“Nello!” said Tito, hastily, but immediately added, in a tone of disappointment, “Ah, he has turned round. It was that tall, thin friar who is going up the steps. I wanted you to tell me if you knew aught of him?”

“One of the Frati Predicatori,” said Nello, carelessly; “you don’t expect me to know the private history of the crows.”

“I seem to remember something about his face,” said Tito. “It is an uncommon face.”

“What? you thought it might be our Fra Girolamo? Too tall; and he never shows himself in that chance way.”

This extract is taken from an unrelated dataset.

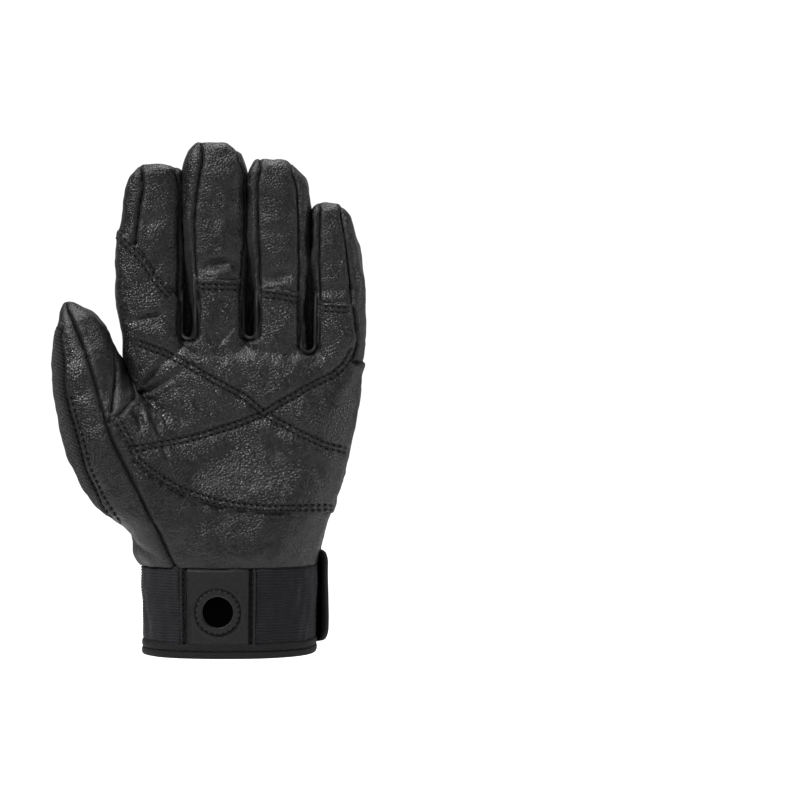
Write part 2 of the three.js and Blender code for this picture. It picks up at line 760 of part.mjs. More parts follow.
// The two stitched channels that cross on the patch
const quiltLines = [
  shareLine([
    { across: -0.36, up: 0.953 },
    { across: -0.23, up: 0.897 },
    { across: 0.062, up: 0.727 },
    { across: 0.151, up: 0.648 },
    { across: 0.298, up: 0.564 },
    { across: 0.488, up: 0.49 },
  ]),
  shareLine([
    { across: -0.359, up: 0.507 },
    { across: -0.17, up: 0.545 },
    { across: 0.053, up: 0.617 },
    { across: 0.151, up: 0.656 },
    { across: 0.261, up: 0.727 },
    { across: 0.462, up: 0.841 },
    { across: 0.521, up: 0.925 },
  ]),
];

function patchSolid(room) {
  const channels = quiltLines.map((points) => band(points, quiltWide)).reduce((a, b) => a.add(b));
  const depth = channels.subtract(handForm(patchRise - quiltDeep));
  return raisedShell.intersect(room).subtract(depth);
}

const leather = new THREE.MeshStandardMaterial({ color: 0x1f1f20, roughness: 0.5, metalness: 0 });
const knit = new THREE.MeshStandardMaterial({ color: 0x1c1c1f, roughness: 0.9, metalness: 0 });
const elastic = new THREE.MeshStandardMaterial({ color: 0x1e1e24, roughness: 0.85, metalness: 0 });
const strapFinish = new THREE.MeshStandardMaterial({ color: 0x0c0c0e, roughness: 0.6, metalness: 0 });

const group = new THREE.Group();

function addPiece(name, solid, material) {
  const mesh = new THREE.Mesh(geometryFrom(mainBody(solid)), material.clone());
  mesh.name = name;
  group.add(mesh);
}

// Each piece takes its cell, less what the pieces before it took
let taken = null;
for (const [name, one] of Object.entries(cells)) {
  const room = taken ? one.inside.subtract(taken) : one.inside;
  if (name === 'palm_patch') {
    addPiece(name, patchSolid(room), leather);
  } else {
    addPiece(name, shell.intersect(room), leather);
  }
  taken = taken ? taken.add(one.around) : one.around;
}
addPiece('back_panel', shell.subtract(taken), knit);

// Cuff: a flattened ring from low to high, grow mm outside the elastic's outer face
const cuffSection = { left: -cuffWidth / 2, right: cuffWidth / 2, front: -cuffDepth / 2, back: cuffDepth / 2 };

function cuffForm(low, high, grow, section = cuffSection) {
  return loft([low, high].map((z) => ringOf({ ...section, z }, cuffSides, boxyCuff, grow)));
}

function cuffWall(low, high, grow) {
  return cuffForm(low, high, grow).subtract(cuffForm(low - past, high + past, -elasticWall));
}

function upright(left, right, front, back) {
  return solidFrom(prism(
    [
      new THREE.Vector2(left, -far),
      new THREE.Vector2(right, -far),
      new THREE.Vector2(right, far),
      new THREE.Vector2(left, far),
    ],
    front,
    back,
  ));
}

function plugAt(radius) {
  const geometry = new THREE.CylinderGeometry(radius, radius, far, holeSides);
  geometry.translate(tabAcross, -far / 2, 0);
  geometry.translate(0, 0, holeUp);
  return solidFrom(geometry);
}

const bandLow = bindingHeight + gap;
const tabLeft = tabAcross - tabWidth / 2;
const tabRight = tabAcross + tabWidth / 2;
const seamLeft = tabLeft - gap - tabSeamWidth;
const seamRight = tabRight + gap + tabSeamWidth;

const elasticRing = cuffWall(bandLow, cuffHeight, 0);
addPiece('cuff_elastic', elasticRing.subtract(upright(seamLeft - gap, seamRight + gap, -far, 0)), elastic);
const tabWall = cuffWall(bandLow, cuffHeight, tabRise);
addPiece('cuff_tab', tabWall.intersect(upright(tabLeft, tabRight, -far, 0)).subtract(plugAt(holeRadius)), leather);
const seamWall = cuffWall(bandLow, cuffHeight, tabSeamRise);
addPiece('tab_seam_left', seamWall.intersect(upright(seamLeft, tabLeft - gap, -far, 0)), leather);
addPiece('tab_seam_right', seamWall.intersect(upright(tabRight + gap, seamRight, -far, 0)), leather);
const ringSkin = cuffForm(bandLow, cuffHeight, tabRise + gap + ringRise)
  .subtract(cuffForm(bandLow - past, cuffHeight + past, tabRise + gap));
addPiece('tab_ring', ringSkin.intersect(plugAt(holeRadius + ringWidth).subtract(plugAt(holeRadius))), leather);

// Hem binding: two rolls with a stitched groove between them
const rollHeight = (bindingHeight - bindingGroove) / 2;
const rollEdge = rollHeight / 4;
const bindingSteps = [
  { z: 0, grow: 0 },
  { z: rollEdge, grow: bindingRise },
  { z: rollHeight - rollEdge, grow: bindingRise },
  { z: rollHeight + bindingGroove / 2, grow: 0 },
  { z: bindingHeight - rollHeight + rollEdge, grow: bindingRise },
  { z: bindingHeight - rollEdge, grow: bindingRise },
  { z: bindingHeight, grow: 0 },
];
const bindingOuter = loft(
  bindingSteps.map((step) => ringOf({ ...cuffSection, z: step.z }, cuffSides, boxyCuff, step.grow)),
);
addPiece('cuff_binding', bindingOuter.subtract(cuffForm(-past, bindingHeight + past, -elasticWall)), elastic);

// Closing strap: a band that stands off the back of the cuff, with rounded corners
const strapTop = strapUp + strapHeight;
const strapSection = {
  left: -cuffWidth / 2 - strapStandOff,
  right: cuffWidth / 2 + strapStandOff,
  front: -cuffDepth / 2 - bindingRise - gap,
  back: cuffDepth / 2 + bindingRise + gap,
};

// Outline of the band from one rounded end onwards
function roundedEnd(start) {
  const points = [];
  const corner = (up, from) => {
    for (let i = 0; i <= cornerSides; i += 1) {
      const turn = from - ((Math.PI / 2) * i) / cornerSides;
      const across = start + strapCorner + strapCorner * Math.cos(turn);
      points.push(new THREE.Vector2(across, up + strapCorner * Math.sin(turn)));
    }
  };
  corner(strapTop - strapCorner, Math.PI);
  points.push(new THREE.Vector2(far, strapTop), new THREE.Vector2(far, strapUp));
  corner(strapUp + strapCorner, -Math.PI / 2);
  return points;
}

const strapBand = cuffForm(strapUp, strapTop, strapThick, strapSection)
  .subtract(cuffForm(strapUp - past, strapTop + past, 0, strapSection));
const fromSide = solidFrom(sideways(roundedEnd(strapFront)));
const fromBehind = solidFrom(prism(roundedEnd(-strapReach), strapFront, far));
addPiece('closure_strap', strapBand.intersect(fromSide).intersect(fromBehind), strapFinish);

export default group;
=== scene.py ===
import math
from functools import partial
import bpy
import numpy as np
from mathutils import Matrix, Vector
from mathutils.bvhtree import BVHTree
from mathutils.kdtree import KDTree


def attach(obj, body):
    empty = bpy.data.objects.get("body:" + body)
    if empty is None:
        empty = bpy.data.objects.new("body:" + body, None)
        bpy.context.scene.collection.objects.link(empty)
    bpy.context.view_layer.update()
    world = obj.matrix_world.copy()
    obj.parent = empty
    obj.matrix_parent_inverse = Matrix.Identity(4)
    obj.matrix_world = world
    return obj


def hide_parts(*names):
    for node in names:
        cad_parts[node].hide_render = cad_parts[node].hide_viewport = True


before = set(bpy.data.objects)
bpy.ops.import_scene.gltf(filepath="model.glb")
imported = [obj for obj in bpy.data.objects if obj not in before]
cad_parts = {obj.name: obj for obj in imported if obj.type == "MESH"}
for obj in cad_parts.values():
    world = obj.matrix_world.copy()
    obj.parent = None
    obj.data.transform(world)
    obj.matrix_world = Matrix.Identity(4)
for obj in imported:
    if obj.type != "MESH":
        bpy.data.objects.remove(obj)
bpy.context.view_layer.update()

mm = 0.001

# Sizes of the glove in millimetres: +Z from the cuff to the fingertips, palm on -Y, thumb on -X
glove = {
    "cuffWidth": 83.0,
    "cuffDepth": 55.0,
    "cuffHeight": 41.3,
    "palmWidth": 113.0,
    "palmDepth": 44.0,
    "palmLength": 108.0,
    "fingerCurl": 5.0,
    "thumbLength": 119.5,
    "thumbWidth": 29.5,
    "thumbDepth": 34.0,
    "wrist": 41.65,
    "leather": 1.3,
}

# The camera's eye, from which every seam is laid out as it is seen, on the plane through the origin
eye = {"across": 80.75, "away": 750.0, "up": 118.75, "viewWidth": 380.0}

palmColumns = ("up", "left", "right", "front", "back")
palmRows = [
    (0.0, -0.362, 0.366, -0.61, 0.6),
    (0.035, -0.376, 0.373, -0.635, 0.6),
    (0.12, -0.405, 0.392, -0.64, 0.58),
    (0.27, -0.435, 0.439, -0.6, 0.55),
    (0.42, -0.44, 0.479, -0.55, 0.51),
    (0.59, -0.425, 0.517, -0.5, 0.475),
    (0.7, -0.4, 0.536, -0.465, 0.45),
    (0.76, -0.4, 0.544, -0.44, 0.435),
    (0.82, -0.416, 0.551, -0.42, 0.42),
    (0.89, -0.434, 0.56, -0.385, 0.39),
    (0.935, -0.434, 0.56, -0.32, 0.33),
]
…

“Besides, that loud-barking ‘hound of the Lord’[[1]] is not in Florence just now,” said Francesco Cei, the popular poet; “he has taken Piero de’ Medici’s hint, to carry his railing prophecies on a journey for a while.”

[1] A play on the name of the Dominicans (Domini Canes) which was accepted by themselves, and which is pictorially represented in a fresco painted for them by Simone Memmi.

“The Frate neither rails nor prophesies against any man,” said a middle-aged personage seated at the other corner of the window; “he only prophesies against vice. If you think that an attack on your poems, Francesco, it is not the Frate’s fault.”

“Ah, he’s gone into the Duomo now,” said Tito, who had watched the figure eagerly. “No, I was not under that mistake, Nello. Your Fra Girolamo has a high nose and a large under-lip. I saw him once—he is not handsome; but this man...”

“Truce to your descriptions!” said Cennini. “Hark! see! Here come the horsemen and the banners. That standard,” he continued, laying his hand familiarly on Tito’s shoulder,—“that carried on the horse with white trappings—that with the red eagle holding the green dragon between his talons, and the red lily over the eagle—is the Gonfalon of the Guelf party, and those cavaliers close round it are the chief officers of the Guelf party. That is one of our proudest banners, grumble as we may; it means the triumph of the Guelfs, which means the triumph of Florentine will, which means triumph of the popolani.”

“Nay, go on, Cennini,” said the middle-aged man, seated at the window, “which means triumph of the fat popolani over the lean, which again means triumph of the fattest popolano over those who are less fat.”